- [MATERIAL PROVIDED]
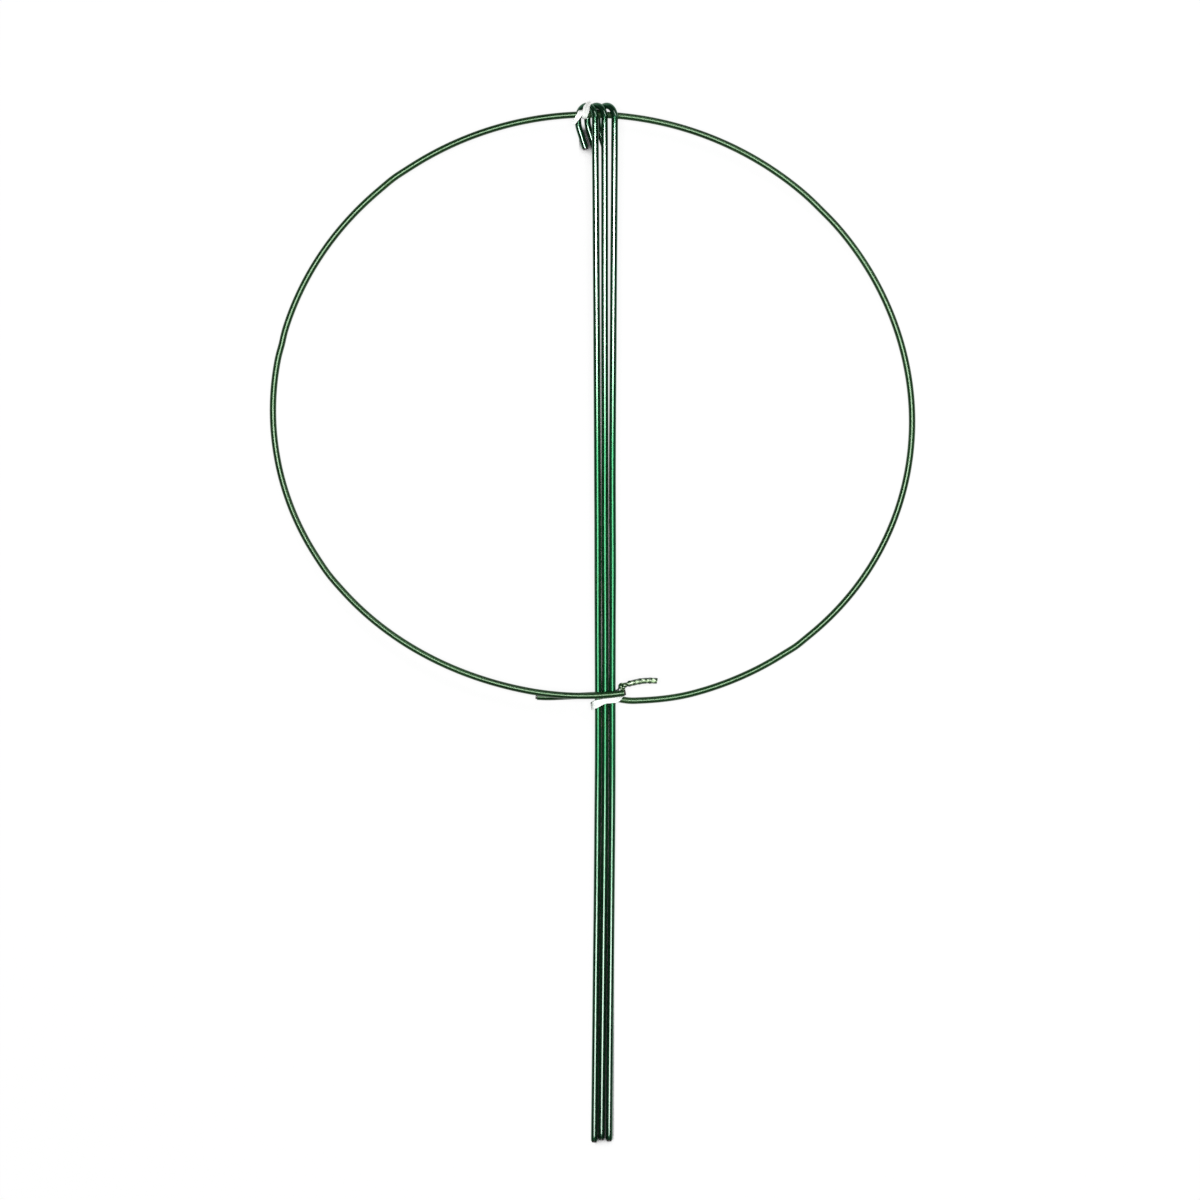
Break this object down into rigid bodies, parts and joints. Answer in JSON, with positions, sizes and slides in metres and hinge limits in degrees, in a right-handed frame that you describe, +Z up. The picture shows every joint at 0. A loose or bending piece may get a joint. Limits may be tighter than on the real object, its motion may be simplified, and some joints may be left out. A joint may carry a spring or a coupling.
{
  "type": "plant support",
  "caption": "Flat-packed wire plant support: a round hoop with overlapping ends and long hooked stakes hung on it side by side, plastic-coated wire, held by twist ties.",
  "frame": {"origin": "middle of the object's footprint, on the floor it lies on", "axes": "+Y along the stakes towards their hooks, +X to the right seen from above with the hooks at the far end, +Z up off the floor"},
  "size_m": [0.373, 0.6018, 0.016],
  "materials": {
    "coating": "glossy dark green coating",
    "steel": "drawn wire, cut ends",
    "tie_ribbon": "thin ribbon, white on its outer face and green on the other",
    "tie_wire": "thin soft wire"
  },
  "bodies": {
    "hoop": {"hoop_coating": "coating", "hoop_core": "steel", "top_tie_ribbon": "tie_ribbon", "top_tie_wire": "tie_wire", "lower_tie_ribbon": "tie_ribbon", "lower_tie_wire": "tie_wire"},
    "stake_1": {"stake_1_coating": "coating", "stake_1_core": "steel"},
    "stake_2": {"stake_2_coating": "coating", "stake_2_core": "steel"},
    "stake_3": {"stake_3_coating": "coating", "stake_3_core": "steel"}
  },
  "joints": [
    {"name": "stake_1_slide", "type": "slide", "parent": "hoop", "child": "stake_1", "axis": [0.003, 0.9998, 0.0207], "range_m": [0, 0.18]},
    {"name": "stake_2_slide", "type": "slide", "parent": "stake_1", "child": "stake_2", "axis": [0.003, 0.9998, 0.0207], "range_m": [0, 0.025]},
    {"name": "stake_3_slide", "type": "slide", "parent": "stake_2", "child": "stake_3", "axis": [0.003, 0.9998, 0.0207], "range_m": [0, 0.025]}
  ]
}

- [PROMPT] Reproduce all of the data exactly as given.

- [OUTPUT OF THE EXERCISE]
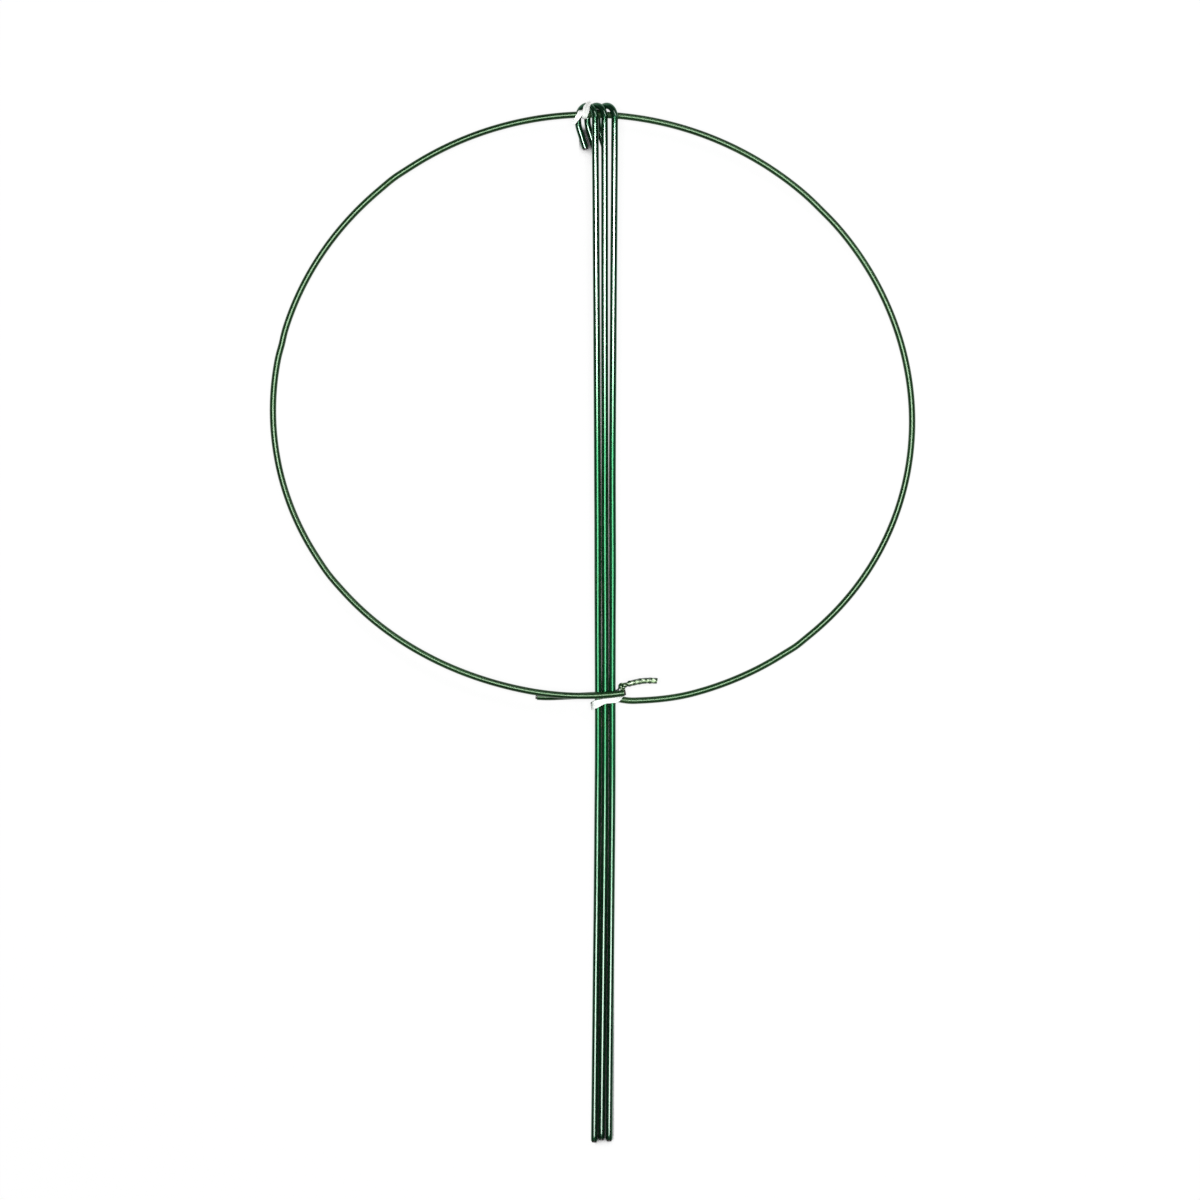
Break this object down into rigid bodies, parts and joints. Answer in JSON, with positions, sizes and slides in metres and hinge limits in degrees, in a right-handed frame that you describe, +Z up. The picture shows every joint at 0. A loose or bending piece may get a joint. Limits may be tighter than on the real object, its motion may be simplified, and some joints may be left out. A joint may carry a spring or a coupling.
{
  "type": "plant support",
  "caption": "Flat-packed wire plant support: a round hoop with overlapping ends and long hooked stakes hung on it side by side, plastic-coated wire, held by twist ties.",
  "frame": {"origin": "middle of the object's footprint, on the floor it lies on", "axes": "+Y along the stakes towards their hooks, +X to the right seen from above with the hooks at the far end, +Z up off the floor"},
  "size_m": [0.373, 0.6018, 0.016],
  "materials": {
    "coating": "glossy dark green coating",
    "steel": "drawn wire, cut ends",
    "tie_ribbon": "thin ribbon, white on its outer face and green on the other",
    "tie_wire": "thin soft wire"
  },
  "bodies": {
    "hoop": {"hoop_coating": "coating", "hoop_core": "steel", "top_tie_ribbon": "tie_ribbon", "top_tie_wire": "tie_wire", "lower_tie_ribbon": "tie_ribbon", "lower_tie_wire": "tie_wire"},
    "stake_1": {"stake_1_coating": "coating", "stake_1_core": "steel"},
    "stake_2": {"stake_2_coating": "coating", "stake_2_core": "steel"},
    "stake_3": {"stake_3_coating": "coating", "stake_3_core": "steel"}
  },
  "joints": [
    {"name": "stake_1_slide", "type": "slide", "parent": "hoop", "child": "stake_1", "axis": [0.003, 0.9998, 0.0207], "range_m": [0, 0.18]},
    {"name": "stake_2_slide", "type": "slide", "parent": "stake_1", "child": "stake_2", "axis": [0.003, 0.9998, 0.0207], "range_m": [0, 0.025]},
    {"name": "stake_3_slide", "type": "slide", "parent": "stake_2", "child": "stake_3", "axis": [0.003, 0.9998, 0.0207], "range_m": [0, 0.025]}
  ]
}